Furthermore, it's important to recognize the unique values and preferences of different generations. Millennials and Gen Z, for example, place high value on social values, authenticity, and meaningful relationships. Understanding and embracing these values can help to create a more engaging and supportive work environment for all team members.

Failure to create an inclusive environment for a diverse workforce can lead to retention and recruitment issues.

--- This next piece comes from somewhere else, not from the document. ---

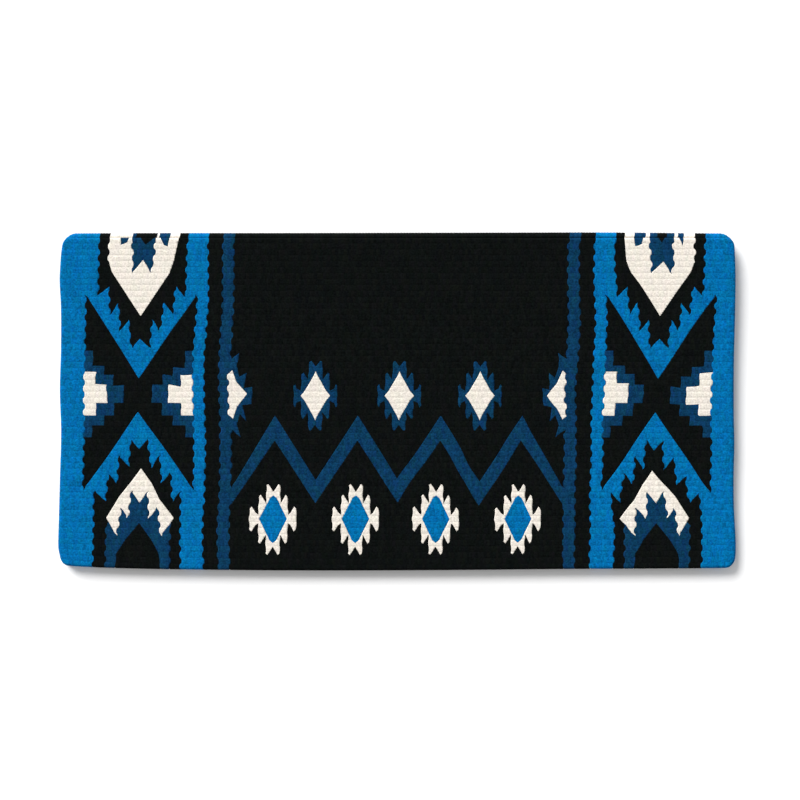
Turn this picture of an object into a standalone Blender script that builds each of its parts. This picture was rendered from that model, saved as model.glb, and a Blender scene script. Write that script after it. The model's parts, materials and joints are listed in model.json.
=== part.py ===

Company culture is a significant factor in employee satisfaction, and organizations that fail to adapt to the needs of a multi-generational workforce are likely to face challenges in retaining and attracting top talent.

The Cost of Turnover

The cost of turnover can be significant, making it essential to prioritize the needs and preferences of all team members. Ultimately, the key to successful leadership within a multi-generational team lies in recognizing and celebrating the diversity of the workforce. You can bridge communication gaps and lead your team to success:

  • By fostering a culture of shared leadership

  • Creating a psychologically safe environment

  • Embracing the unique values of each generation


It's about understanding and leveraging the strengths of each generation to create a workforce where all can thrive. And by doing so, you can achieve a more balanced and fulfilling work-life harmony, without having to sacrifice 50 plus hours a week, because that is a generational choice. Work-life balance is available to everyone!


In conclusion, navigating the multifaceted challenges of leading a diverse, multi-generational workforce demands more than just expertise—it calls for a heartened dedication to understanding and valuing the distinct perspectives each generation brings to the table.

My journey in leadership development, enriched by my academic pursuits in HR and Industrial/Organizational Psychology, alongside my experiences as a former Director of Learning & Development, has underscored the significance of fostering a culture where shared leadership and psychological safety are the cornerstones of corporate success.

As I continue my growth as a Ph.D. Candidate, my mission remains steadfast: to cultivate environments where every voice finds empowerment and every individual, irrespective of their generational identity, can contribute authentically to the collective excellence.

Leverage the Strengths of Everyone on Your Team

By embracing these principles in our professional landscapes, and fitting the puzzle pieces of greatness together, we not only bolster our organizations’ adaptability and innovative capabilities but also reinforce the core human values that resonate so strongly with both the rising and established generations—ensuring not just a thriving business but also a fulfilled and harmonized life beyond the office walls.

As we strive to connect and lead a diverse generational workforce, remember to leverage conflict as a catalyst for growth and to sculpt an environment that not only attracts but also retains the brilliance of every generation. Together, we can build vibrant teams that are not just equipped to survive the generational blend but are positioned to thrive within it.